• _BRIEF_: Can you quote, word for word, every line from the first line of the records below through the line containing "neck = neck_form()", and nothing else?

%%

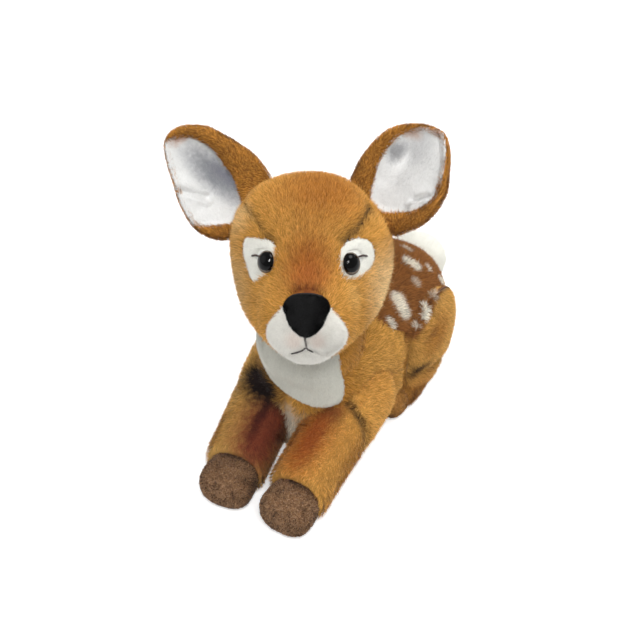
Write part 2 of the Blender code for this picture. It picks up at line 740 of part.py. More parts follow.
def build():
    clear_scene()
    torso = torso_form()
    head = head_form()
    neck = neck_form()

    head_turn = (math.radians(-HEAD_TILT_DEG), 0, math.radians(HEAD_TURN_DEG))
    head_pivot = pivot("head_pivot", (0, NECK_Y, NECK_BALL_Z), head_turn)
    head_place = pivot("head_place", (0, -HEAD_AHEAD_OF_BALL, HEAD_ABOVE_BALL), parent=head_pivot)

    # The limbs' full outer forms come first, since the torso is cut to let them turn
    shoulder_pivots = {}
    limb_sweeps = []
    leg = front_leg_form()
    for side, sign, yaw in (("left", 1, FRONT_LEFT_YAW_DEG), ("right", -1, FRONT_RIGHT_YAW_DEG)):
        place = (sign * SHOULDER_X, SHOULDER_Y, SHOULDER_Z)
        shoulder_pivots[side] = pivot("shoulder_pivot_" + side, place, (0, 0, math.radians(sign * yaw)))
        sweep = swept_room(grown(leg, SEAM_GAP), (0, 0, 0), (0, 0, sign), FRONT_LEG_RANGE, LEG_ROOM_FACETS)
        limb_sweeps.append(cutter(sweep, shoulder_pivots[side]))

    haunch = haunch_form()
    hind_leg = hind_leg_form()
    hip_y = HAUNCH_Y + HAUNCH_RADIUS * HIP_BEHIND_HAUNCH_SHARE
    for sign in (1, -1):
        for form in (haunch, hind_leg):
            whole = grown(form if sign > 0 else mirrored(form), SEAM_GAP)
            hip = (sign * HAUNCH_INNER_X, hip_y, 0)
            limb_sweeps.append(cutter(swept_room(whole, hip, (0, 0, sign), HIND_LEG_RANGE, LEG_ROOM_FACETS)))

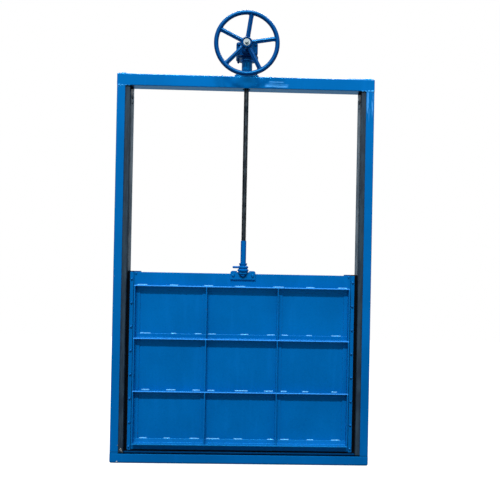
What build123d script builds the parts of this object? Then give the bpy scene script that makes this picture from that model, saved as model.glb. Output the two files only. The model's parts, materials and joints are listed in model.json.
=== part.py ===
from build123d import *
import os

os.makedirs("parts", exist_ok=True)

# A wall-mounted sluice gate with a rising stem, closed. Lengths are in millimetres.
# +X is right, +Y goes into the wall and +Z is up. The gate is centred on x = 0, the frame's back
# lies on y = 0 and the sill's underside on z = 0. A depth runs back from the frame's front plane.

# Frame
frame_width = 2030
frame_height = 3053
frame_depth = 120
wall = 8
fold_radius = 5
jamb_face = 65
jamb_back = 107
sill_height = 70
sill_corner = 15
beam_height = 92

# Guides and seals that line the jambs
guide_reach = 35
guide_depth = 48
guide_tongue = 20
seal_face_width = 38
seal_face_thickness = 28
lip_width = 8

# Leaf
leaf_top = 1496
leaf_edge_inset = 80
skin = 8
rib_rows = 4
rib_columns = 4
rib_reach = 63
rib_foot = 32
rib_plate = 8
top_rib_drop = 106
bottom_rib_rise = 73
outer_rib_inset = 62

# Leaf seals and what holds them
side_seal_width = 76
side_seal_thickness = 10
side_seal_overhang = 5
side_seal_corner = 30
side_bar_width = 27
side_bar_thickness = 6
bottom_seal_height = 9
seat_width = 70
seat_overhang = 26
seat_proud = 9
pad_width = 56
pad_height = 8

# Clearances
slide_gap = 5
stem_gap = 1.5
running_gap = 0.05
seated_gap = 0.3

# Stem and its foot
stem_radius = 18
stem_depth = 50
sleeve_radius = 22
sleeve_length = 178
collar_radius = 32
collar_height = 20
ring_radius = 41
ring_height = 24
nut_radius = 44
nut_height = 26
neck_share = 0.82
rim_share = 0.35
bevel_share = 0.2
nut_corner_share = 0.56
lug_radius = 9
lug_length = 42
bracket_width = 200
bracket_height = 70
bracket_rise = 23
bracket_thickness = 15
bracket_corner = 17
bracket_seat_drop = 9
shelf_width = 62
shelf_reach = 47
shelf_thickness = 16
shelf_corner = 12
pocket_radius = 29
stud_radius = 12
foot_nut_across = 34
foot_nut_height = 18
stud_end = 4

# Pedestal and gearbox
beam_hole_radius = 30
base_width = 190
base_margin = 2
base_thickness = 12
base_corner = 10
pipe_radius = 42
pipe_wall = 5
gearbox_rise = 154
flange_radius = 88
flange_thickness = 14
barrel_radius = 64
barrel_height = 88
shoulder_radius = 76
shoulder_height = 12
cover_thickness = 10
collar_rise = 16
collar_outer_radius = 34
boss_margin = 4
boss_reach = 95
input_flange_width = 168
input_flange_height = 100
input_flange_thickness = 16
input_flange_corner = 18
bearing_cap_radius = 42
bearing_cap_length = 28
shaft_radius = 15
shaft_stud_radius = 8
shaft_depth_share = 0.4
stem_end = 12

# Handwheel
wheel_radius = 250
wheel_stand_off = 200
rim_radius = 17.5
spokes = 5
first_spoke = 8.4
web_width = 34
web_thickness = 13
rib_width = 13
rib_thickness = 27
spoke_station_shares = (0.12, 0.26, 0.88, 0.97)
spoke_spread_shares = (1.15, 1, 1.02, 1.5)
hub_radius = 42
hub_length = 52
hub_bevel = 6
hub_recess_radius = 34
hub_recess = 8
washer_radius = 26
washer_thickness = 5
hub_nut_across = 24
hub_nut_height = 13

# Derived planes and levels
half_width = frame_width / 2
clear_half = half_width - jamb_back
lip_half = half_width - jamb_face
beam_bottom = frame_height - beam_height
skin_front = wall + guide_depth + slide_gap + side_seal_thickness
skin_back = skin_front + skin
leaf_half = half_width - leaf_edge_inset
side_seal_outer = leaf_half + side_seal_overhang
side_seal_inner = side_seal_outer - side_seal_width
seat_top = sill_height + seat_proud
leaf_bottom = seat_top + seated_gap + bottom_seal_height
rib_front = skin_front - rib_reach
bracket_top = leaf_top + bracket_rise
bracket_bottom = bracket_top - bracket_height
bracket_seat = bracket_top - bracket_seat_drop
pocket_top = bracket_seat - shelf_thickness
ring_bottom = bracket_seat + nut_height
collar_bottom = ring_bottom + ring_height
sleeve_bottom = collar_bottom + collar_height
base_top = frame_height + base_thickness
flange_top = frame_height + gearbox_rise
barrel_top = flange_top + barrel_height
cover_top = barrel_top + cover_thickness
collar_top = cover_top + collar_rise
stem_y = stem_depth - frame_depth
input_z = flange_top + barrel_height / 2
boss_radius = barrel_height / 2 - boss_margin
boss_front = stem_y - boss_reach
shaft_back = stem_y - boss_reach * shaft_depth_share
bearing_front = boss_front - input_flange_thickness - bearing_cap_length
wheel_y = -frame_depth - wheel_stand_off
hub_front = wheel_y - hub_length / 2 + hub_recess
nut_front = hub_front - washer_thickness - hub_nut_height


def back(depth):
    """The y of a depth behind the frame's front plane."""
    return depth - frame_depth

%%

• _TASK RESPONSE_:
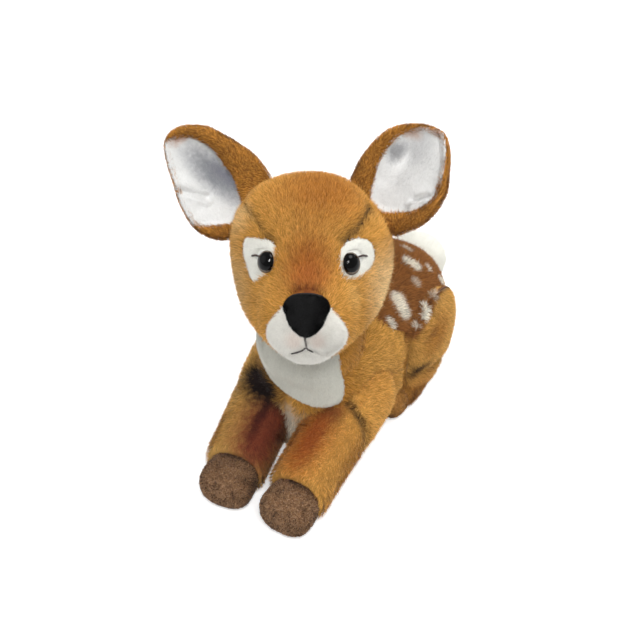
Write part 2 of the Blender code for this picture. It picks up at line 740 of part.py. More parts follow.
def build():
    clear_scene()
    torso = torso_form()
    head = head_form()
    neck = neck_form()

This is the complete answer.